What needs to be done:
Restate word for word the lines beginning at the one that contains "mast_posts()" and ending at the one that contains "for node in"; include both and nothing else.

Provided data:
####

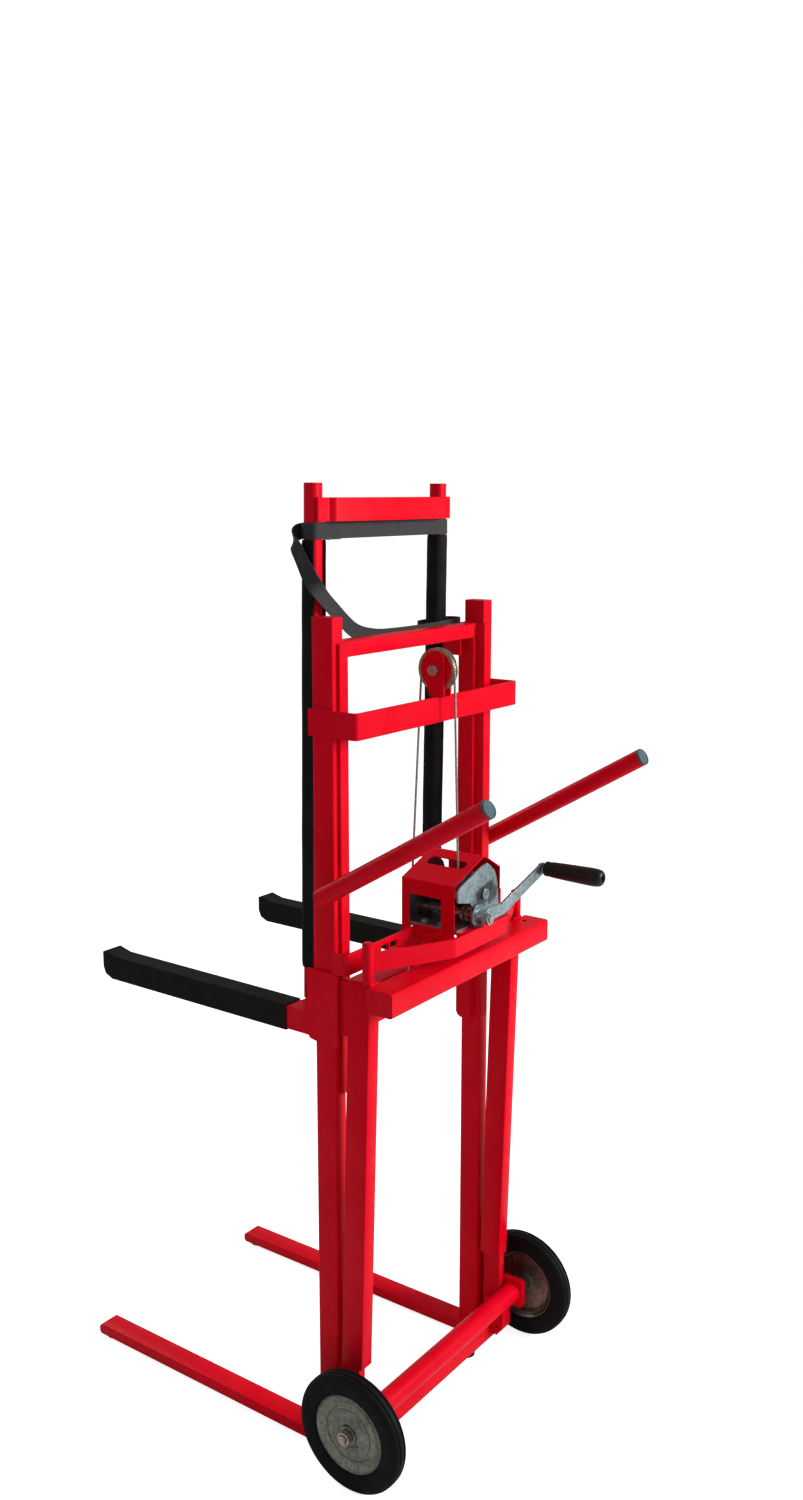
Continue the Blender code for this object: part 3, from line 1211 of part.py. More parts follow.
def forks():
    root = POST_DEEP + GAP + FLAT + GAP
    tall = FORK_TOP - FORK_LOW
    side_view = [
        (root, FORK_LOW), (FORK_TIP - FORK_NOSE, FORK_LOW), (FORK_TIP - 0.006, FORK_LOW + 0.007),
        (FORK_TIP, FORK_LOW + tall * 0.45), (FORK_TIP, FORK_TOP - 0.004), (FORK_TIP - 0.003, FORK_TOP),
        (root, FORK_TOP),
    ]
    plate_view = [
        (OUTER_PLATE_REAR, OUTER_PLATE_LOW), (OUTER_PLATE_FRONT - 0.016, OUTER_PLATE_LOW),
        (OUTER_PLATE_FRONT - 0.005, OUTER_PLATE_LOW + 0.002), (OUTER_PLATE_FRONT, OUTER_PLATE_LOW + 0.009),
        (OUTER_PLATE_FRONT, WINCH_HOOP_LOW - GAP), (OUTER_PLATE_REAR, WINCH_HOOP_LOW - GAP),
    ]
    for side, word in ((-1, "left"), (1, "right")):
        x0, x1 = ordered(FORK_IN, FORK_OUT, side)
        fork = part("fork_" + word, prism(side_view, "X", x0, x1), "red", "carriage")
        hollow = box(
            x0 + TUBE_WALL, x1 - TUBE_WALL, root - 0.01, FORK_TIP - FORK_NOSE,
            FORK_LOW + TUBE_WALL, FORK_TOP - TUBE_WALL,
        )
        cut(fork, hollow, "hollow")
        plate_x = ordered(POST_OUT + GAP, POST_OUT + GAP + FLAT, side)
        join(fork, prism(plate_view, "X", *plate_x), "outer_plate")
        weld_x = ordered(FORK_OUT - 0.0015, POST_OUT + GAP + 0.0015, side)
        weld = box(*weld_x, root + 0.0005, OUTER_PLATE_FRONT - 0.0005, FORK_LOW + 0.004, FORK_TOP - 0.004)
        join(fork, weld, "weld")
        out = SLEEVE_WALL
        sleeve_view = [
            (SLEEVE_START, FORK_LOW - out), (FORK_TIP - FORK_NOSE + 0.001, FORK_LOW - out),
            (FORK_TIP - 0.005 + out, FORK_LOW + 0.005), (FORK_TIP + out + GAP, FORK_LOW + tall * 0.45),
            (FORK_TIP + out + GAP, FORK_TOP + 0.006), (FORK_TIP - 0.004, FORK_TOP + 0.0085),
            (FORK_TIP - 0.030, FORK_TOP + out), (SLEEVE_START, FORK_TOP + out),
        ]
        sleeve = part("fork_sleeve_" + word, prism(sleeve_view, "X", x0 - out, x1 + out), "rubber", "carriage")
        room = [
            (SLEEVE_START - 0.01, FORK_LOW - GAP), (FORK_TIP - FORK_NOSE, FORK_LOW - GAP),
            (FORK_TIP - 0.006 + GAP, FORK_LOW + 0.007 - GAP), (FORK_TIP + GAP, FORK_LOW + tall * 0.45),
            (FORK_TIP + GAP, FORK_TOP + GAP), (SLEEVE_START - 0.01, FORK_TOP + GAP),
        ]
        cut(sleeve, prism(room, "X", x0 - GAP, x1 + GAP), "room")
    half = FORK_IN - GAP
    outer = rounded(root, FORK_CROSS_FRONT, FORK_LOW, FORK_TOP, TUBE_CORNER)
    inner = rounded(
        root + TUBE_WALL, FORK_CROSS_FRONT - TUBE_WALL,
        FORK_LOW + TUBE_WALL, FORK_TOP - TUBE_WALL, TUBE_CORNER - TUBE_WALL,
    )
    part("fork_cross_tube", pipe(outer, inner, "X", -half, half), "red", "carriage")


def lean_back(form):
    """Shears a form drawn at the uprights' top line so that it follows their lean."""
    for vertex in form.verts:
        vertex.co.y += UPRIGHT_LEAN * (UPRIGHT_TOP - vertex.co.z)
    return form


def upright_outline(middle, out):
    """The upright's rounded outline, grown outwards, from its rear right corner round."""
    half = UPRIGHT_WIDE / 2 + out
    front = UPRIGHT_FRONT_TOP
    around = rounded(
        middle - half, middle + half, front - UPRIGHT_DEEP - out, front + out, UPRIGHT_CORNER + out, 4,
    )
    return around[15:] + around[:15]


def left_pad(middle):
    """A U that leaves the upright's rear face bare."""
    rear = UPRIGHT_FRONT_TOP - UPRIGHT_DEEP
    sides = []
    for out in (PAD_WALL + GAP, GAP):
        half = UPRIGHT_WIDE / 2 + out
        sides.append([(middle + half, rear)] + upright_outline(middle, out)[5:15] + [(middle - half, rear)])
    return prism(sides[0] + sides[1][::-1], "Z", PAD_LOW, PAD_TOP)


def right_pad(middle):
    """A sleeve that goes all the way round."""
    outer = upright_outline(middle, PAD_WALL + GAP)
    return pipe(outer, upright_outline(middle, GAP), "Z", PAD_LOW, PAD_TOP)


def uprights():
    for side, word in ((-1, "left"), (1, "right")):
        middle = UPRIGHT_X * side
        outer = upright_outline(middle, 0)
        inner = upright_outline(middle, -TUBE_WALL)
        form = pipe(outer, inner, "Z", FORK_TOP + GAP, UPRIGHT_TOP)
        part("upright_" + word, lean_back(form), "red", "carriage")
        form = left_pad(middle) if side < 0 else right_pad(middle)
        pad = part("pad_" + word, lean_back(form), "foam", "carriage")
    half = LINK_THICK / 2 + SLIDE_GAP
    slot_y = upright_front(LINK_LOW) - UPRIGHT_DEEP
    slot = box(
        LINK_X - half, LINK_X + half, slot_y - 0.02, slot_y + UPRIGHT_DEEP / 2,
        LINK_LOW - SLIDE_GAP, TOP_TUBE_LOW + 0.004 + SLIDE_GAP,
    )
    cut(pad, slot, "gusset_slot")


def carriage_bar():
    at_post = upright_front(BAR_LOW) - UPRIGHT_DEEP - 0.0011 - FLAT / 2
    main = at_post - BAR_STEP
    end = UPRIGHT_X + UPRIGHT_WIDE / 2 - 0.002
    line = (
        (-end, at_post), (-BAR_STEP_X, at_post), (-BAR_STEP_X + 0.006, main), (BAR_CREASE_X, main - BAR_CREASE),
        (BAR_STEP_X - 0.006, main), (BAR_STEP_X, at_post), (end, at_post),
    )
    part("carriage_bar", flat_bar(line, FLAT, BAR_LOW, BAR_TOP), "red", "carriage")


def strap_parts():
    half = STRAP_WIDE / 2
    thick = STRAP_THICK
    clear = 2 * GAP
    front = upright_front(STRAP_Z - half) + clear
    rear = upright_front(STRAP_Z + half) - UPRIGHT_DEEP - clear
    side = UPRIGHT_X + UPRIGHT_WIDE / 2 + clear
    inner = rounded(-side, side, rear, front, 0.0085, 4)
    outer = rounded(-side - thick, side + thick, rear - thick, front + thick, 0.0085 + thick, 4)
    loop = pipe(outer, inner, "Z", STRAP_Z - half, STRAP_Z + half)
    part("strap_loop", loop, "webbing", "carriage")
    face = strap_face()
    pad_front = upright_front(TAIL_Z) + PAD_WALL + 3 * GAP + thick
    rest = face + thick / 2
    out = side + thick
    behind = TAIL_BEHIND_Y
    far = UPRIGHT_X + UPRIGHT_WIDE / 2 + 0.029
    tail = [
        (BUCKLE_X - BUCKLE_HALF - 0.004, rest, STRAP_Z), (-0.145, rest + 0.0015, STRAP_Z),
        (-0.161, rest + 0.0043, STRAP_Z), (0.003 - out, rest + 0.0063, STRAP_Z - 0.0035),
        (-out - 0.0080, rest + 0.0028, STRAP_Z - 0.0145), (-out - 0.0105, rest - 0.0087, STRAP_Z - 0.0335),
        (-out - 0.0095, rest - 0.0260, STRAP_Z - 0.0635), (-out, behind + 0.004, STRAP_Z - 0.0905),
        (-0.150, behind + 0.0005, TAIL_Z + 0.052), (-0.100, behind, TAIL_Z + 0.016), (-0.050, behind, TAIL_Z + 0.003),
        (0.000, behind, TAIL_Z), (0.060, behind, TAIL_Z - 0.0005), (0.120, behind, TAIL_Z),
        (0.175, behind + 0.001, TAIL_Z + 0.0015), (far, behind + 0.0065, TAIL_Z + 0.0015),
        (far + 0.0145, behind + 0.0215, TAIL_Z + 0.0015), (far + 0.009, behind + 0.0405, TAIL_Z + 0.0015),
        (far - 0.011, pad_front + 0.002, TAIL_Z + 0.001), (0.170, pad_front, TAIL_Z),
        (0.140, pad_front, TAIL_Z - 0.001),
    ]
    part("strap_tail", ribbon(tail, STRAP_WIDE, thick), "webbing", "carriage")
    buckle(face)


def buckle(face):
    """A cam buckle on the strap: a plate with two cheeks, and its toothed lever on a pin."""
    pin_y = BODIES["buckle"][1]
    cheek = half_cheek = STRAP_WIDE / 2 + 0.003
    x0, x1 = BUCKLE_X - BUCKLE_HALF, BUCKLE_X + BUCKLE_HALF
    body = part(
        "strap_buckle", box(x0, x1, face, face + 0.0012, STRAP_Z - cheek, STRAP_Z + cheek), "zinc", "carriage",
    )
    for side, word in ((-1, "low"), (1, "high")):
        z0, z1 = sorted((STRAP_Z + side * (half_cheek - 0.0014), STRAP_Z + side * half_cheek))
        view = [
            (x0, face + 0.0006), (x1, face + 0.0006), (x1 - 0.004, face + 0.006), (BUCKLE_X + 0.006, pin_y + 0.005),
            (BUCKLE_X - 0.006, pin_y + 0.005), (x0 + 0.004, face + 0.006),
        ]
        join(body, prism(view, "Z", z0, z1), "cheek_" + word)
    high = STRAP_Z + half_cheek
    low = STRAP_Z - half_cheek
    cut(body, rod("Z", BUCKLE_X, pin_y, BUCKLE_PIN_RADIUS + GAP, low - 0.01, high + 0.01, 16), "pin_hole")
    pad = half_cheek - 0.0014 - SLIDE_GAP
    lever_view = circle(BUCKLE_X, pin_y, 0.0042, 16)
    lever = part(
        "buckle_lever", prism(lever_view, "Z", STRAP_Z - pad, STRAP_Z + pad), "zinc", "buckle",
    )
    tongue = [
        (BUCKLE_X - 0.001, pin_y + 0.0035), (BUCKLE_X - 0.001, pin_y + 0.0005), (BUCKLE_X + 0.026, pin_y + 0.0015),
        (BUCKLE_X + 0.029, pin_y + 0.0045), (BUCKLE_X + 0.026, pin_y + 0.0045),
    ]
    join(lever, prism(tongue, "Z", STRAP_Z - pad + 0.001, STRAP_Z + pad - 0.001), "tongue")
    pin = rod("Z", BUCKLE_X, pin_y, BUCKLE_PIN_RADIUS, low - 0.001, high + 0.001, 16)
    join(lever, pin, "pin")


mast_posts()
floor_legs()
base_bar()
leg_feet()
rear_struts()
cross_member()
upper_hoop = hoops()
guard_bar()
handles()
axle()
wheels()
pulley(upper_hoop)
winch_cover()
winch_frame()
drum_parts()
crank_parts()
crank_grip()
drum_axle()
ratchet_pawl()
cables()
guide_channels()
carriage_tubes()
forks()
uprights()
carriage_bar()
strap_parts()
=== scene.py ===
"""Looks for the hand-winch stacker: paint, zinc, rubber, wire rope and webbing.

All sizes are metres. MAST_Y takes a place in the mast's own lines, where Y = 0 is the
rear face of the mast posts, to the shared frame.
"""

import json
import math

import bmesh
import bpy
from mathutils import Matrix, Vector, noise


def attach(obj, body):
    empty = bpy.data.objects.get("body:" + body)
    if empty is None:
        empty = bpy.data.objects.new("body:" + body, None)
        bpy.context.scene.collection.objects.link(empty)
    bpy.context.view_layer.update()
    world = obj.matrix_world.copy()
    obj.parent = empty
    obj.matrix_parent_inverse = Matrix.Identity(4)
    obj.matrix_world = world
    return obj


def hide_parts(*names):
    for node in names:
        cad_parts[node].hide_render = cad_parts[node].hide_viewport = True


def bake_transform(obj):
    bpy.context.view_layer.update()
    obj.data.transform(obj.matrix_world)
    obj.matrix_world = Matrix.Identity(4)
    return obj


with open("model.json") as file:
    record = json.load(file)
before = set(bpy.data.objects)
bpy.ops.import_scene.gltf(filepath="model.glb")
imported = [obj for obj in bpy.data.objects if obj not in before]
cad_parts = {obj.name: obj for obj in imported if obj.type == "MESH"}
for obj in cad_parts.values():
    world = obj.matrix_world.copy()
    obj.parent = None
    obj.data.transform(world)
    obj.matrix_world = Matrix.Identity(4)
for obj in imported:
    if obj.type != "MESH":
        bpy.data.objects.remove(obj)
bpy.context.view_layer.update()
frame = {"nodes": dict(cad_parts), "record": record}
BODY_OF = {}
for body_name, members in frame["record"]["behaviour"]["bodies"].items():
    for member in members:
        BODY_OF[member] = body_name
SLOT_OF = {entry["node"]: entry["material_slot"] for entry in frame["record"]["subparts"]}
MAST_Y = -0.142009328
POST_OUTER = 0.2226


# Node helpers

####

Expected answer:
mast_posts()
floor_legs()
base_bar()
leg_feet()
rear_struts()
cross_member()
upper_hoop = hoops()
guard_bar()
handles()
axle()
wheels()
pulley(upper_hoop)
winch_cover()
winch_frame()
drum_parts()
crank_parts()
crank_grip()
drum_axle()
ratchet_pawl()
cables()
guide_channels()
carriage_tubes()
forks()
uprights()
carriage_bar()
strap_parts()
=== scene.py ===
"""Looks for the hand-winch stacker: paint, zinc, rubber, wire rope and webbing.

All sizes are metres. MAST_Y takes a place in the mast's own lines, where Y = 0 is the
rear face of the mast posts, to the shared frame.
"""

import json
import math

import bmesh
import bpy
from mathutils import Matrix, Vector, noise


def attach(obj, body):
    empty = bpy.data.objects.get("body:" + body)
    if empty is None:
        empty = bpy.data.objects.new("body:" + body, None)
        bpy.context.scene.collection.objects.link(empty)
    bpy.context.view_layer.update()
    world = obj.matrix_world.copy()
    obj.parent = empty
    obj.matrix_parent_inverse = Matrix.Identity(4)
    obj.matrix_world = world
    return obj


def hide_parts(*names):
    for node in names:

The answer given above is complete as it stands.